Él terminó de empaquetar las calabazas de rasgos siniestros pero festivos. Una caja más y a por la
siguiente. Desde hacía una década el
interés por la celebración foránea de Halloween había crecido en la pequeña
ciudad que interpretaba este rasgo como símbolo de progreso.
Él sentía indiferencia hacia la figura vegetal anaranjada que parecía
burlarse de cuantos la exhibían en casas y jardines, se suponía que en recuerdo
de lo efímero de la vida y como puente para seguir avanzando en el delicado
trayecto del duelo por quienes ya no estaban pero que estuvieron y fueron parte
de nuestra felicidad.
Él llegó a la fábrica de rebote. La crisis que ahora parecía que se
despedía pero no terminaba de arrancar le encontró tiempo atrás, en el andamio que
por entonces semejaba la gallina de los huevos de oro. Pero el caso es que cuando
la burbuja inmobiliaria explotó, arrasó con el andamio, con la gallina que trocó en común ponedera
de huevos con yema y clara ….. y con él.
Él añoraba su tiempo de albañil. Le gustaba, especialmente, cuando
trabajaba al aire libre; y si tenía que estar en lo alto, mejor que mejor.

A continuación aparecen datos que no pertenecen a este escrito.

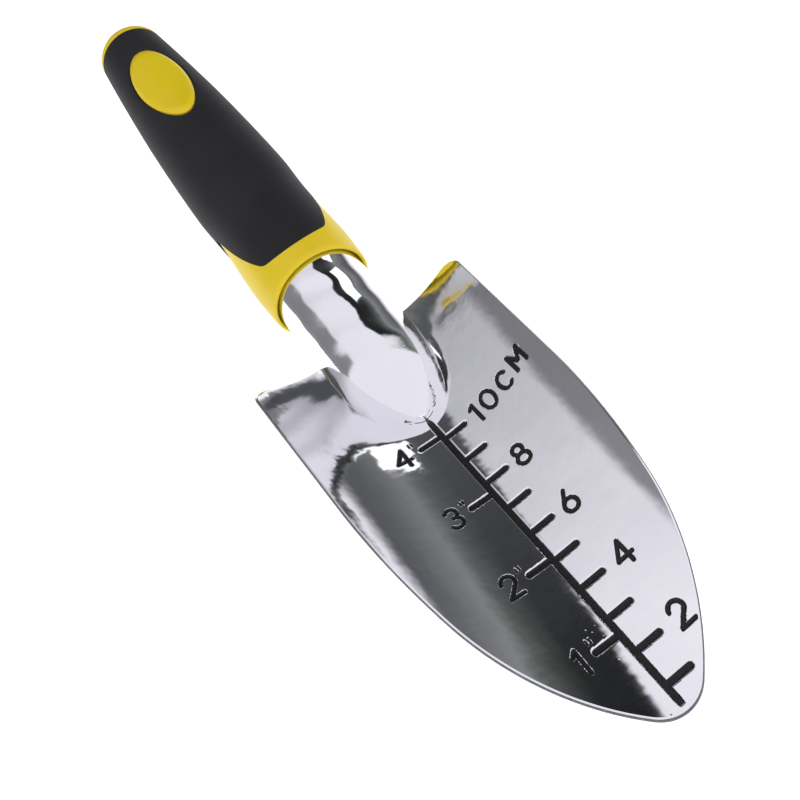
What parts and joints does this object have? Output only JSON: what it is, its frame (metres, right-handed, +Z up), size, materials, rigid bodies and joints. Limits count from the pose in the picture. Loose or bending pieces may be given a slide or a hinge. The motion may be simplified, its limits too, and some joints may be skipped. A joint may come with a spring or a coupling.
{
  "type": "hand trowel",
  "caption": "Garden hand trowel with a dished polished metal blade engraved with a depth ruler, a round neck and tang, and a tapered soft-grip handle.",
  "frame": {"origin": "middle of the bounding box in X and Y, at its lowest point in Z, under the rear of the blade", "axes": "+Y from the blade tip to the butt of the handle, +Z up with the scoop facing up, +X the side with the centimetre marks"},
  "size_m": [0.0776, 0.3, 0.064],
  "materials": {
    "polished_metal": "mirror polished cast aluminium with fine smudges and small pits",
    "yellow_plastic": "semi-gloss moulded yellow plastic",
    "black_soft": "matte soft-touch moulded sleeve with a very fine grain"
  },
  "bodies": {
    "root": {"blade": "polished_metal", "handle_core": "yellow_plastic", "grip_sleeve": "black_soft", "oval_inlay": "yellow_plastic", "end_cap": "yellow_plastic"}
  },
  "joints": []
}
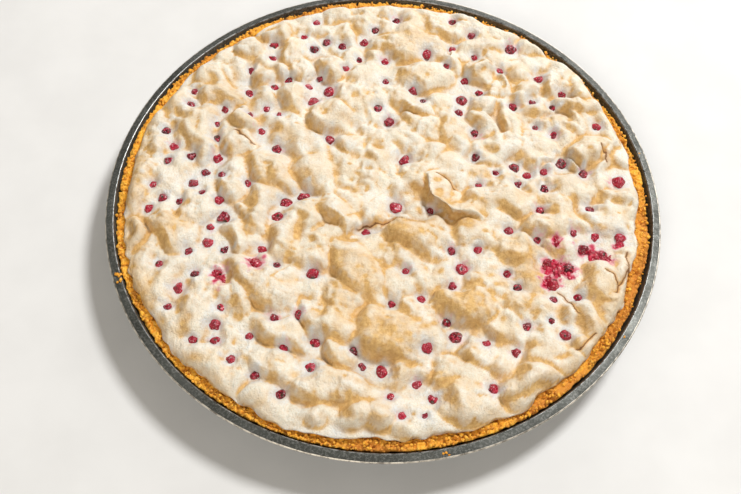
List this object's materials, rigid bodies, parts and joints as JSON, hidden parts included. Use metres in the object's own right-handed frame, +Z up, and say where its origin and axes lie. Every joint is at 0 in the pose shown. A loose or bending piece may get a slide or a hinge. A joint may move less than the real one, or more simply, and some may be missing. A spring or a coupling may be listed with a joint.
{
  "type": "redcurrant meringue tart",
  "caption": "Round baked tart with a crumbly shortcrust shell and a bumpy browned meringue dotted with redcurrants, in its shallow dark tin.",
  "frame": {"origin": "middle of the tin's underside", "axes": "+Z up, out of the open top of the tin; the view of the picture comes from -Y and above"},
  "size_m": [0.32, 0.32, 0.0375],
  "materials": {
    "tin": "dark non-stick coating with fine speckle, bare bright outer edge",
    "crust": "golden, crumbly and dry",
    "meringue": "matt, cream in the hollows and tan on the mounds",
    "currant": "glossy and shrivelled"
  },
  "bodies": {
    "root": {"tin": "tin", "crust": "crust", "meringue": "meringue", "currant_01": "currant", "currant_02": "currant", "currant_03": "currant", "currant_04": "currant", "currant_05": "currant", "currant_06": "currant", "currant_07": "currant", "currant_08": "currant", "currant_09": "currant", "currant_10": "currant", "currant_11": "currant", "currant_12": "currant", "currant_13": "currant", "currant_14": "currant", "currant_15": "currant", "currant_16": "currant", "currant_17": "currant", "currant_18": "currant", "currant_19": "currant", "currant_20": "currant", "currant_21": "currant", "currant_22": "currant", "currant_23": "currant", "currant_24": "currant", "currant_25": "currant", "currant_26": "currant", "currant_27": "currant", "currant_28": "currant", "currant_29": "currant", "currant_30": "currant", "currant_31": "currant", "currant_32": "currant", "currant_33": "currant", "currant_34": "currant", "currant_35": "currant", "currant_36": "currant", "currant_37": "currant", "currant_38": "currant", "currant_39": "currant", "currant_40": "currant", "currant_41": "currant", "currant_42": "currant", "currant_43": "currant", "currant_44": "currant", "currant_45": "currant", "currant_46": "currant", "currant_47": "currant", "currant_48": "currant", "currant_49": "currant", "currant_50": "currant", "currant_51": "currant", "currant_52": "currant"}
  },
  "joints": []
}
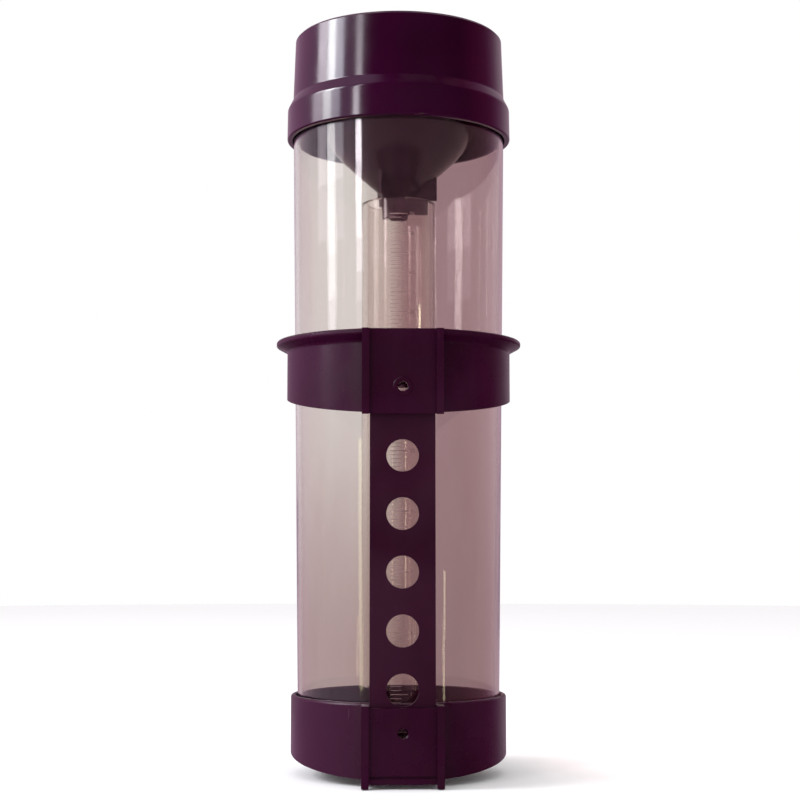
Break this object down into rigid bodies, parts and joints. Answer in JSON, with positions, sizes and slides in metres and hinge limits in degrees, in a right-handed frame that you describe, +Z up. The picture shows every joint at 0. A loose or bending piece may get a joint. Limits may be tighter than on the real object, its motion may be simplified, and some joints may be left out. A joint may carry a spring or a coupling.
{
  "type": "rain gauge",
  "caption": "Manual rain gauge: funnel cap over a clear overflow cylinder and measuring tube, held by a ring and cup bracket that screws to a post.",
  "frame": {"origin": "midway between the bracket's two screw holes, on the face of its two mounting pads", "axes": "+Z up along the gauge's axis, -Y towards the post or wall, +X to the right seen from the post"},
  "size_m": [0.1246, 0.1233, 0.3738],
  "materials": {
    "funnel_plastic": "glossy moulded dark aubergine plastic",
    "clear_cylinder": "clear moulded plastic with a faint mauve tint",
    "clear_tube": "clear moulded plastic with printed graduations",
    "bracket_plastic": "satin moulded dark aubergine plastic",
    "strap_plastic": "satin flat dark plastic"
  },
  "bodies": {
    "bracket": {"bracket_ring": "bracket_plastic", "bracket_strap": "strap_plastic", "bracket_cup": "bracket_plastic"},
    "cylinder": {"overflow_cylinder": "clear_cylinder"},
    "tube": {"measuring_tube": "clear_tube"},
    "funnel": {"catch_funnel": "funnel_plastic"}
  },
  "joints": [
    {"name": "cylinder_lift", "type": "slide", "parent": "bracket", "child": "cylinder", "axis": [0, 0, 1], "range_m": [0, 0.21]},
    {"name": "tube_lift", "type": "slide", "parent": "cylinder", "child": "tube", "axis": [0, 0, 1], "range_m": [0, 0.32]},
    {"name": "funnel_lift", "type": "slide", "parent": "tube", "child": "funnel", "axis": [0, 0, 1], "range_m": [0, 0.06]}
  ]
}
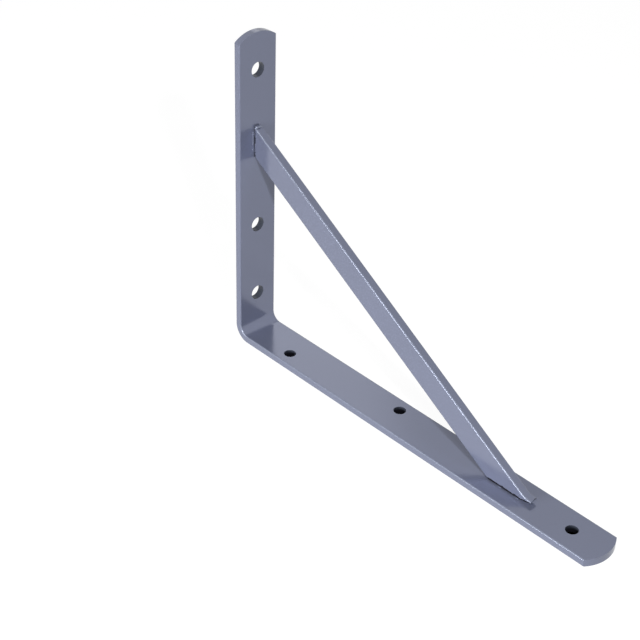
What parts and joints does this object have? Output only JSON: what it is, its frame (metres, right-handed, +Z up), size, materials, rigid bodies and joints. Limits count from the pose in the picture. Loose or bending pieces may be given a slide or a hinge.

Él había tenido que adaptarse a
trabajar en un recinto cubierto donde su
creatividad y libertad estaban ocultas también. No era una ocupación complicada
pero la simpleza de la misma se
contagiaba. Era un quehacer limpio y con un horario pautado. Tenía sus vacaciones
y aunque el sueldo no era para tirar cohetes, le permitía contribuir a la
economía familiar y así salir a flote.
Él cuando salía de la empresa estaba embotado. No era cansancio físico si
bien las articulaciones de sus manos se resentían del automatismo en el que, en
su jornada laboral durante ocho horas montaban llenaban y cerraban cajas rectangulares. Era otra cosa a la que
aun no le ponía nombre.
Él dio una patada a una lata de refresco que tropezó con su zapato
izquierdo deteniendo una carrera sin meta iniciada desde lo alto de la
pendiente. Regresaba a su casa y se debatía entre la seguridad que le proporcionaba
tener un empleo con el que ir escapando y el anhelo de respirar aire fresco,
puro o impuro y poder elevar los pies del suelo.
Él levantó su mano derecha y sin pensarlo la flexionó hacia atrás simulando
el gesto del arquero que coge la flecha del carcaj. Este movimiento le alivió.
Por un momento se imaginó convertido en arquero capaz de mantener la portería
imbatida y repeliendo con pericia todos los avatares que en forma de ataques le
llegaban. Pero también se contempló como diestro asaetador que con eficaces
flechas en su aljaba marcaba su destino sin errar la puntería. Sintió la diferencia de lo lleno y lo vacío cuando
lanzaba con tensión la saeta, dedos pulgar e índice en ángulo recto y el resto
encogidos a fin de delimitar claramente la diana. .Experimentó el estiramiento
previo al lanzamiento del otro brazo. Y fue como si despertara.
Él llegó a casa. Sabía que las cosas cambiarían para bien. Comentó con
su familia las posibilidades de transformar la desazón que le consumía en
energía creadora. Fue escuchado. Casi no se lo podía creer. Había sido capaz,
sin dramatismo, extremismo o destrucción, de hablar de sus necesidades, desde
el corazón. Había tenido el coraje de seguir el consejo de Gorgías, personaje
de Alceste, pieza teatral de Benito Pérez Galdós, que instaba al rey de
Tesalia a sincerarse.
Él, de forma semejante, antes de pisar el umbral del hogar, se había
dicho “Pon una pausa en tu dolor y hablemos”. Así lo hizo. Y pudo comprobar que
el pesar compartido pesaba menos. Y la familia cambió para bien. Buena semana.